Use a backward-compatible schema: add fields with default values, and make the application handle missing fields. Migrate old documents in the background using a batch job. Avoid renaming or removing fields until all old documents are migrated. This is similar to a zero-downtime migration in relational databases but requires more manual steps.

What is the best shard key for time-series data?

A hashed shard key on a high-cardinality field like device_id distributes writes evenly. Avoid using timestamp alone as a shard key because it creates hot shards. If you need range queries on time, consider a compound shard key like (device_id, timestamp) with a hashed prefix, or use a bucketing strategy where you store multiple events in one document per time window.

How do I estimate cost for a real-time document database deployment?

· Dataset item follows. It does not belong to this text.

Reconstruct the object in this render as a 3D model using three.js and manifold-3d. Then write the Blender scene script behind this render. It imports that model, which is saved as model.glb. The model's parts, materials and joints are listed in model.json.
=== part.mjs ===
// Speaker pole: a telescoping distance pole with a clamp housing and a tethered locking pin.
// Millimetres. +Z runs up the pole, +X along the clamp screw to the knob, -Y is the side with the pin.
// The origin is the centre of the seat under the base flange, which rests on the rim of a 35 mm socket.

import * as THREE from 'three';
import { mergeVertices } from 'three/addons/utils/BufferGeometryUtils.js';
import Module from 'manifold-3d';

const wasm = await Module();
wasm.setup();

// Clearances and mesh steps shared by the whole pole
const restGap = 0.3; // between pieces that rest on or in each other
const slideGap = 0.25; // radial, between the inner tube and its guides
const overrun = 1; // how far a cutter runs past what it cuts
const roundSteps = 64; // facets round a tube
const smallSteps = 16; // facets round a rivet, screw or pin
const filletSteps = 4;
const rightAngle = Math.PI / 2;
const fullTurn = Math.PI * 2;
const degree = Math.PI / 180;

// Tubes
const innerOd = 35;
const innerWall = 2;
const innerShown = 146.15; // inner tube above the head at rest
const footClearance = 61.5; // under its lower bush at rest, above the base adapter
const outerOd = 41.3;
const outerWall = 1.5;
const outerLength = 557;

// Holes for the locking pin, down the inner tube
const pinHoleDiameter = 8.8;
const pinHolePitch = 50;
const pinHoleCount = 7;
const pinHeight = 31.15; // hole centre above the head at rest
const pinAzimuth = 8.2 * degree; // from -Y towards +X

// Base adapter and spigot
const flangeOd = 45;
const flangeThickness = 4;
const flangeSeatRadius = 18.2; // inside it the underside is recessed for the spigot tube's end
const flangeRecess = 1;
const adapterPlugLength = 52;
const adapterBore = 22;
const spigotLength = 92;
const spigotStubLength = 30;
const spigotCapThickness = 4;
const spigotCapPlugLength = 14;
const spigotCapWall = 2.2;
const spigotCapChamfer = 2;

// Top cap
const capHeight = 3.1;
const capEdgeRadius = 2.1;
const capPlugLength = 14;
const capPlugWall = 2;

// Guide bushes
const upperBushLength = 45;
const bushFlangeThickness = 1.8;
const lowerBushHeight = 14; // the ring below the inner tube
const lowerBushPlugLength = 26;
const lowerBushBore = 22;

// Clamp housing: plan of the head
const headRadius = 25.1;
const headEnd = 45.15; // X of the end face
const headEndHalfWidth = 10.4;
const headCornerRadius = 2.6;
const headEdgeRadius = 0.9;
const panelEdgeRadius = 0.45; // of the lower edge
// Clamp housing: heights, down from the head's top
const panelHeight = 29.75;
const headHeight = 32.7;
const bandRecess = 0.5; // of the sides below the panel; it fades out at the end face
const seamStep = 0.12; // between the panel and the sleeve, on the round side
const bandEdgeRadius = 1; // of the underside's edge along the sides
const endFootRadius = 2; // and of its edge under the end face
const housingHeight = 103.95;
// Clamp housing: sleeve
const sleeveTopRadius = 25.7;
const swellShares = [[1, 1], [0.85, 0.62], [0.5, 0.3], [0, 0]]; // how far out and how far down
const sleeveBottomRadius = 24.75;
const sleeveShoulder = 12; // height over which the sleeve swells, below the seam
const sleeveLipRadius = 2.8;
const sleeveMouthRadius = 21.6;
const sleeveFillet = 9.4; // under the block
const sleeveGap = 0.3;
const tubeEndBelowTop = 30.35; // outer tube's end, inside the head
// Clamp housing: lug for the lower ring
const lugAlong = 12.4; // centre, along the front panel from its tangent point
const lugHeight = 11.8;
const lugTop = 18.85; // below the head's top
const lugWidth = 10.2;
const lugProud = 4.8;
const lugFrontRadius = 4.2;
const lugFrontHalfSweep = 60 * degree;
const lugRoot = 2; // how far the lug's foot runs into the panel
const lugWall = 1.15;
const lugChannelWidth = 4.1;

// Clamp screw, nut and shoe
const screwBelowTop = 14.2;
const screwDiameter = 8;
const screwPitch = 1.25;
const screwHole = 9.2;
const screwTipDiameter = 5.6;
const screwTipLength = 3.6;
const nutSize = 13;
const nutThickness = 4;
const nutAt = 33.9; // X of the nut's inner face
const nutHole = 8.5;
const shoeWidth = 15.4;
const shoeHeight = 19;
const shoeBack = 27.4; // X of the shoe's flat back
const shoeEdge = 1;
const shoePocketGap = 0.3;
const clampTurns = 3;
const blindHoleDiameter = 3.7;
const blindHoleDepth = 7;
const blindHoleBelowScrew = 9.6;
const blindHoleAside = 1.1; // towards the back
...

Cost depends on write throughput, storage, and index size. For write-heavy workloads, the number of shards and replica sets drives cost. Estimate your peak writes per second and choose a cluster size that can handle 2x that with headroom. Storage costs are driven by document size and TTL policies. Use compression and TTL indexes to reduce storage. Many cloud providers offer reserved instances for predictable costs.

Is eventual consistency acceptable for real-time dashboards?

It depends on the use case. For monitoring dashboards where a few seconds of staleness is acceptable, eventual consistency with local reads works well. For operational decisions (e.g., triggering an emergency stop), you need strong consistency. A common pattern is to use strong consistency for critical fields and eventual consistency for others, with application-level logic to enforce the distinction.

These answers reflect common patterns we have seen across teams. Your specific requirements may vary, so always test with your own workload.